For many of us, executives and entrepreneurs, touching your phone first time in the morning - even before going to the bathroom - brings stress, anxiety and a sense of being ‘behind’ that does NOTHING for your brain chemistry. Even if it’s just a quick pick on Facebook. For your brain, it can sometimes mean you are alone-together. Not the best feeling to start the day, right? 

From the physiological perspective (just because you are not yet convinced) there are many studies documenting the correlation between the use of social media and stress. 

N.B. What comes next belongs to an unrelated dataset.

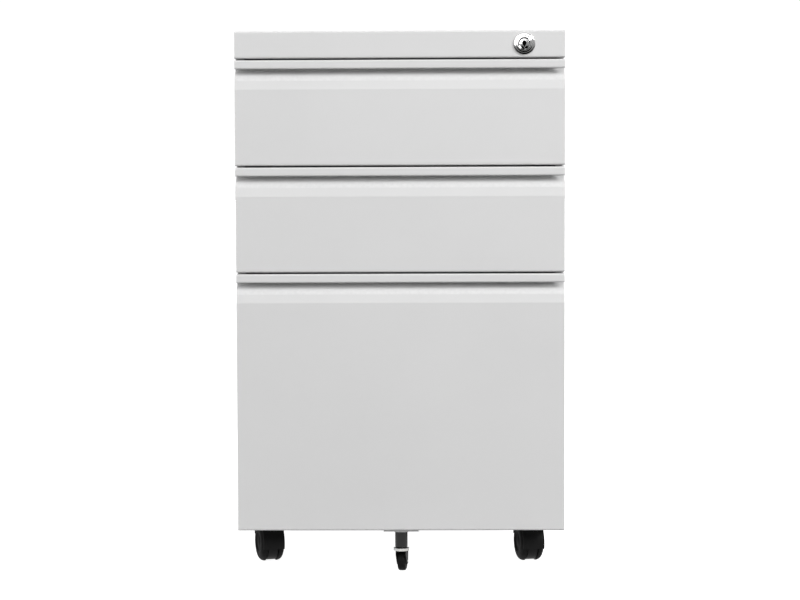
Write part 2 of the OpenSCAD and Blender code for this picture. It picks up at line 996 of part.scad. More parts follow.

Stress might come from maintaining a large network of Facebook friends, feeling jealous of their well-documented and well-appointed lives, the demands of replying to text messages, the addictive allure of photos of fantastic crafts on Pinterest, having to keep up with status updates on Twitter, and the “fear of missing out” on activities in the lives of friends and family.


It creates a stress response in your body, increasing cortisol levels and decreasing insulin. It makes you FLC (fell like crap) first thing in the morning and on top of that, can make your body accumulate fat and not build muscle. Not the best combination to start the day, agree?


So GIVE YOURSELF at least 1 PHONE-FREE HOUR, starting when you open your eyes and feel how it affects the rest of your day. I promise, it’s easier than it looks and so rewarding!